Table 3. Comparison among algorithms’ error rate (%).

According to the experiment, the following conclusions can be figured out: Compared to AODE, AODSP achieves lower error rate on 5 datasets and the same error rate on 1 datasets; Compared to BCEP, AODSP achieves lower error rate on all 8 datasets; Compared to other classifiers, AODSP achieves the lowest average error rate on all 8 datasets.

The experiment uses the method proposed by Demšar [13] to test the critical difference of the classifiers on 8 datasets in Fig. 1, with a significance level of 0.05. It can be figured out that: The accuracy of AODSP is significantly higher, and the classification accuracy is greatly improved comparing to AODE and BCEP. All classifiers except BCEP are part of a single clique, namely, most classifiers do not obtain significantly higher or lower results in terms of accuracy.

Fig. 1.
figure 1

Critical difference diagram for different classifiers on the 8 data sets.

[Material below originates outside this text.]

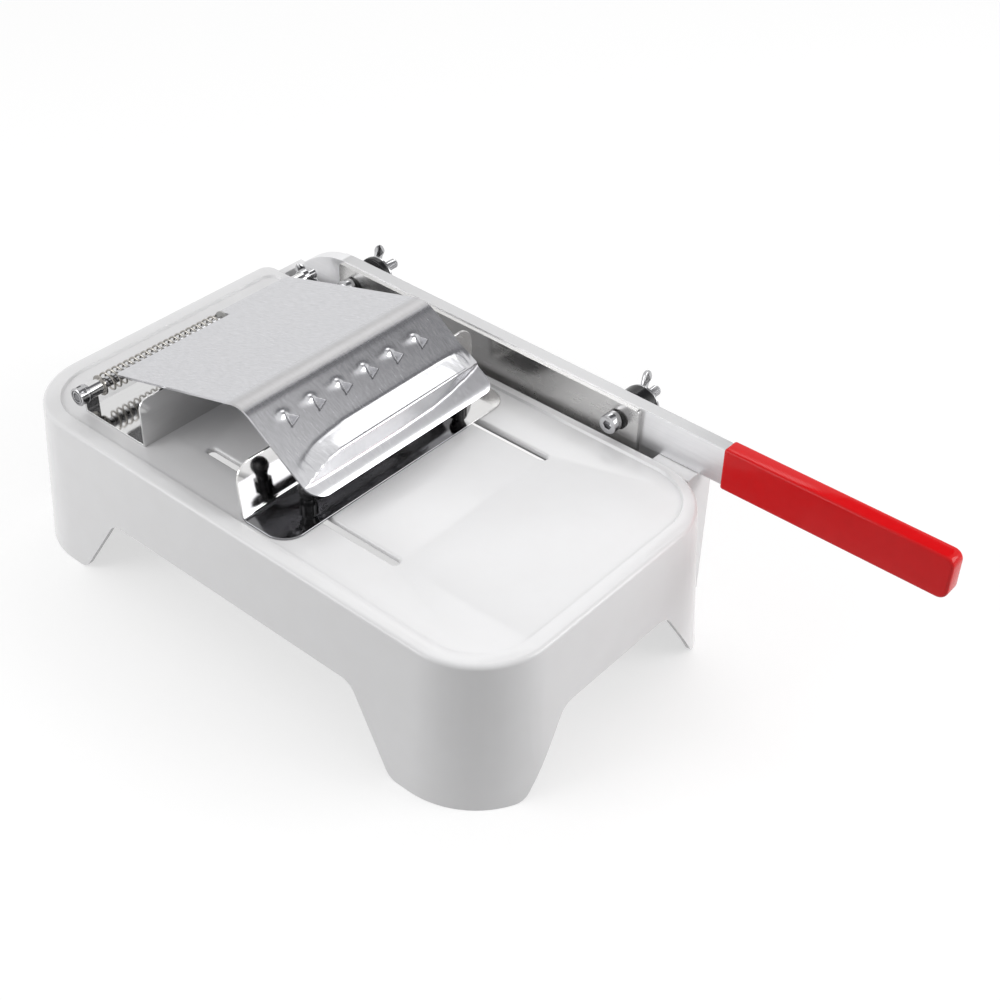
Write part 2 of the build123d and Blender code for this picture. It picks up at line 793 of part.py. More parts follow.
export_step(press_plate.part, "parts/press_plate.step")
print("press", press_plate.part.is_valid, len(press_plate.part.solids()))

# Fence: a foot on the deck and an upstand in front of the food
with BuildPart() as fence_plate:
    with BuildSketch(Plane.XY.offset(deck_z)):
        with BuildLine():
            FilletPolyline(
                (left + fence_left, front + fence_face_y + sheet),
                (left + fence_left, front + fence_front),
                (left + fence_right, front + fence_front),
                (left + fence_right, front + fence_face_y + sheet),
                radius=fence_foot_corner,
            )
            Line(
                (left + fence_right, front + fence_face_y + sheet),
                (left + fence_left, front + fence_face_y + sheet),
            )
        make_face()
    extrude(amount=sheet)
    with BuildSketch(Plane.XZ.offset(-front - fence_face_y)):
        with BuildLine():
            FilletPolyline(
                (left + fence_left, deck_z),
                (left + fence_left, deck_z + fence_height),
                (left + fence_top_right, deck_z + fence_height),
                (left + fence_top_right, base_height + fence_rim_gap),
                (left + fence_right, base_height + fence_rim_gap),
                (left + fence_right, deck_z),
                radius=[fence_top_corner, fence_top_corner, fence_step_round, fence_step_round],
            )
            Line((left + fence_right, deck_z), (left + fence_left, deck_z))
        make_face()
    extrude(amount=-sheet)
    with BuildSketch(Plane.XY.offset(deck_z)):
        for inset in slot_places:
            with Locations((left + inset, front + knob_y)):
                Circle(stud_radius + bolt_play)
    extrude(amount=sheet, mode=Mode.SUBTRACT)
fence_plate.part.label = "fence_plate"
export_step(fence_plate.part, "parts/fence_plate.step")


def fence_knob(inset):
    """A fluted knob with a ball on top, moulded round a stud that passes through the fence and the deck."""
    centre = (left + inset, front + knob_y)
    with BuildPart() as knob:
        with BuildSketch(Plane.XY.offset(sheet_top_z)):
            with Locations(centre):
                Circle(knob_skirt_radius)
                with PolarLocations(knob_skirt_radius, knob_flutes):
                    Circle(knob_flute_radius, mode=Mode.SUBTRACT)
        extrude(amount=knob_skirt_height)
        with BuildSketch(Plane.XY.offset(sheet_top_z + knob_skirt_height)):
            with Locations(centre):
                Circle(knob_neck_radius)
        extrude(amount=knob_neck_height - knob_skirt_height)
        with BuildSketch(Plane.XY.offset(sheet_top_z + knob_neck_height)):
            with Locations(centre):
                Circle(knob_neck_radius)
        with BuildSketch(Plane.XY.offset(sheet_top_z + knob_height - knob_ball_radius)):
            with Locations(centre):
                Circle(knob_ball_radius)
        loft()
        with Locations((*centre, sheet_top_z + knob_height - knob_ball_radius)):
            Sphere(knob_ball_radius)
        with BuildSketch(Plane.XY.offset(sheet_top_z)):
            with Locations(centre):
                Circle(stud_radius)
        extrude(amount=-sheet - deck_thickness - t_nut_gap - t_nut_thickness - stud_tail)
    return knob.part


def t_nut(inset):
    """A square nut under the deck, on a knob's stud."""
    with BuildPart() as nut:
        with BuildSketch(Plane.XY.offset(deck_under_z - t_nut_gap)):
            with Locations((left + inset, front + knob_y)):
                Rectangle(t_nut_side, t_nut_side)
                Circle(stud_radius + bolt_play, mode=Mode.SUBTRACT)
        extrude(amount=-t_nut_thickness)
    return nut.part


for side, inset in zip(("left", "right"), slot_places):
    knob = fence_knob(inset)
    knob.label = f"fence_knob_{side}"
    export_step(knob, f"parts/fence_knob_{side}.step")
    nut = t_nut(inset)
    nut.label = f"fence_nut_{side}"
    export_step(nut, f"parts/fence_nut_{side}.step")

# Lever: blade, bar and grip share the bar's sloping top
bar_bottom_z = deck_z + bar_gap
grip_bottom_z = bar_bottom_z - grip_wall_below
grip_top_z = bar_top_front + grip_wall_above
bolt_places = ((front + front_bolt_y, front_bolt_z), (front + pivot_y, pivot_z))


def bar_top_z(y):
    """Height of the bar's top at this distance behind the base's front."""
    return bar_top_front + bar_rise_share * (y - grip_start)


def bar_profile():
    """The bar from its side, with its nose rounded down to the rear."""
    nose = (front + bar_nose_start, bar_top_z(bar_nose_start))
    with BuildSketch() as profile:
        with BuildLine():
            Polyline(
                (front + bar_rear, bar_bottom_z),
                (front + bar_front, bar_bottom_z),
                (front + bar_front, bar_top_z(bar_front)),
                nose,
            )
            TangentArc(nose, (front + bar_rear, bar_bottom_z), tangent=(1, bar_rise_share))
        make_face()
    return profile.sketch


with BuildPart() as lever_bar:
    with BuildSketch(Plane.YZ.offset(left + bar_in)):
        add(bar_profile())
        with Locations(*bolt_places):
            Circle(bolt_radius + bolt_play, mode=Mode.SUBTRACT)
    extrude(amount=bar_thickness)
lever_bar.part.label = "lever_bar"
export_step(lever_bar.part, "parts/lever_bar.step")

with BuildPart() as blade:
    blade_bottom_z = bar_top_z(blade_front) - blade_top_drop - blade_height
    with BuildSketch(Plane.YZ.offset(left + blade_out)):
        with BuildLine():
            FilletPolyline(
                (front + blade_front, blade_bottom_z),
                (front + blade_rear, blade_bottom_z),
                (front + blade_rear, bar_top_z(blade_rear) - blade_top_drop),
                (front + blade_front, bar_top_z(blade_front) - blade_top_drop),
                radius=blade_corner,
                close=True,
            )
        make_face()
        with Locations(*bolt_places):
            Circle(bolt_radius + bolt_play, mode=Mode.SUBTRACT)
    extrude(amount=blade_thickness)
    # Ground on the outer side, flat towards the food
    with BuildSketch(Plane.XZ.offset(-front - blade_front + cut_overrun)):
        with BuildLine():
            Polyline(
                (left + blade_out + blade_edge, blade_bottom_z),
                (left + bar_in, blade_bottom_z + blade_bevel),
                (left + bar_in + cut_overrun, blade_bottom_z + blade_bevel),
                (left + bar_in + cut_overrun, blade_bottom_z - cut_overrun),
                (left + blade_out + blade_edge, blade_bottom_z - cut_overrun),
                close=True,
            )
        make_face()
    extrude(amount=-(blade_rear - blade_front) - 2 * cut_overrun, mode=Mode.SUBTRACT)
blade.part.label = "blade"
export_step(blade.part, "parts/blade.step")

with BuildPart() as grip:
    with BuildSketch(Plane.YZ.offset(left + bar_in - grip_wall)):
        with BuildLine():
            FilletPolyline(
                (front + grip_start, grip_bottom_z),
                (front + grip_end, grip_bottom_z),
                (front + grip_end, grip_top_z),
                (front + grip_start, grip_top_z),
                radius=grip_end_round,
            )
            Line((front + grip_start, grip_top_z), (front + grip_start, grip_bottom_z))
        make_face()
    extrude(amount=bar_thickness + 2 * grip_wall)
    long_edges = grip.edges().filter_by(Axis.X, reverse=True)
    end_edges = long_edges.filter_by(Axis.Z).sort_by(Axis.Y)[:2]
    fillet(long_edges.filter_by(Axis.Z, reverse=True) + end_edges, grip_round)
    with BuildSketch(Plane.YZ.offset(left + bar_in)):
        add(bar_profile())
    extrude(amount=bar_thickness, mode=Mode.SUBTRACT)
grip.part.label = "grip"
export_step(grip.part, "parts/grip.step")


def lever_bolt(place):
    """A socket head bolt that clamps the blade to the bar, with its head on the blade's side."""
    head_top = left + blade_out - ring_thickness - bolt_head_length
    with BuildPart() as bolt:
        with BuildSketch(Plane.YZ.offset(head_top)):
            with Locations(place):
                Circle(bolt_head_radius)
        extrude(amount=bolt_head_length)
        fillet(bolt.edges().group_by(Axis.X)[0], bolt_socket_round)
        with BuildSketch(Plane.YZ.offset(head_top)):
            with Locations(place):
                RegularPolygon(bolt_socket_across / 2, side_count=6, major_radius=False)
        extrude(amount=bolt_socket_depth, mode=Mode.SUBTRACT)
        with BuildSketch(Plane.YZ.offset(head_top + bolt_head_length)):
            with Locations(place):
                Circle(bolt_radius)
        extrude(amount=left + bolt_end - head_top - bolt_head_length)
        chamfer(bolt.edges().group_by(Axis.X)[-1], bolt_end_round)
    return bolt.part


def lever_ring(place, radius, start, length, edge_round=0.0):
    """A ring on one of the lever's bolts: a seal, spacer or washer."""
    with BuildPart() as ring:
        with BuildSketch(Plane.YZ.offset(left + start)):
            with Locations(place):
                Circle(radius)
        extrude(amount=length)
        if edge_round:
            fillet(ring.edges(), edge_round)
        with BuildSketch(Plane.YZ.offset(left + start)):
            with Locations(place):
                Circle(bolt_radius + bolt_play)
        extrude(amount=length, mode=Mode.SUBTRACT)
    return ring.part


spacer_starts = (bar_out, channel_out + side_play)
nut_turns = (front_nut_turn, pivot_nut_turn)
for name, place, spacer_start, turn in zip(("front", "pivot"), bolt_places, spacer_starts, nut_turns):
    spacer_run = spacer_out - spacer_start
    pieces = {
        f"{name}_bolt": lever_bolt(place),
        f"{name}_ring": lever_ring(place, ring_radius, blade_out - ring_thickness, ring_thickness),
        f"{name}_spacer": lever_ring(place, spacer_radius, spacer_start, spacer_run, spacer_round),
        f"{name}_washer": lever_ring(place, washer_radius, spacer_out, washer_thickness),
        f"{name}_wing_nut": wing_nut(
            (left + nut_seat, *place),
            turn,
            nut_hub_radius,
            nut_hub_top_radius,
            nut_hub_length,
            nut_span,
            nut_wing_rise,
        ),
    }
    for label, piece in pieces.items():
        piece.label = label
        export_step(piece, f"parts/{label}.step")
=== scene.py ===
# %% [markdown]
# # A hand slicer for frozen meat
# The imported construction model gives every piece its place. This lesson dresses it: each surface gets a
# finish, the pieces whose looks need more than construction solids are modelled again, and a camera stands
# where the photographer stood.

# %% Load the frame
import json
import math

import bmesh
import bpy
from mathutils import Matrix, Vector


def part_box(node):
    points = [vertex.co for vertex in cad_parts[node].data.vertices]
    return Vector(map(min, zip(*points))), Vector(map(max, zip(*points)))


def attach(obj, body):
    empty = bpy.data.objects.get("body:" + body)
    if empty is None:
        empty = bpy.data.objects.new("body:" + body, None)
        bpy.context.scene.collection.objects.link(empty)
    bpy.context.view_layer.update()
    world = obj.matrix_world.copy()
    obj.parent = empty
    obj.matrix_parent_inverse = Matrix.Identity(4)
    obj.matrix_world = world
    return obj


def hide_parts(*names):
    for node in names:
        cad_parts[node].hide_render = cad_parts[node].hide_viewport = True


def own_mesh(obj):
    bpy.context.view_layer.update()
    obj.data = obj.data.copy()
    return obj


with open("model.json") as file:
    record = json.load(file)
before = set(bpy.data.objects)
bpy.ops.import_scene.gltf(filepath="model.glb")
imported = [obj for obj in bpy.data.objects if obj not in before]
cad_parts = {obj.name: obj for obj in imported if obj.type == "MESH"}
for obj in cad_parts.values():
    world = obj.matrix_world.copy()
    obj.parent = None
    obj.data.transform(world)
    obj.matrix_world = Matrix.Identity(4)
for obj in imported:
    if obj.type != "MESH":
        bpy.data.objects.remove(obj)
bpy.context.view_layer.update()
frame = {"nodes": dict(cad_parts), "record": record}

MM = 0.001
nodes = frame["nodes"]
print("nodes", len(nodes))

# %% [markdown]
# ## Where things are
# Everything is measured from the base's outer face at its top edge: the left face for x and the front face
# for y. The base's walls lean outwards by a few degrees, so the box of the base gives the left face once the
# lean is taken off. At the front the box ends above the legs' rounded tips, where the lean is smaller, and so
# FRONT lies 1.7 mm behind the face.

# %% Measuring points
FLARE = 6.9 * MM
base_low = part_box("base_housing")[0]
LEFT = base_low.x + FLARE
FRONT = base_low.y + FLARE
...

5 Conclusion and Future Work

The naïve Bayesian classification is effective but restrictive due to its conditional independence assumptions. In order to weaken the conditional independence of the naïve Bayesian classification algorithm, in this paper, attributes selection is made based on the patterns composed of “attribute-value” pairs, and a lazy one-dependence classification algorithm based on selective patterns is proposed. The discrimination of selective patterns that play major roles as the basis for classification is mined, and the relationship between two types of attributes (belonging to selective patterns or not) is analyzed by the Bayesian network. The accuracy of the proposed algorithm is verified by using 8 datasets in the UCI machine learning database as experimental data. Based on the further analysis of the experimental results, it proves that the classification ability can be effectively improved by using the discrimination of patterns and dealing with dependencies between the attributes. In future work, it is necessary to further consider dependencies between the attributes and explore more appropriate patterns’ selection criteria.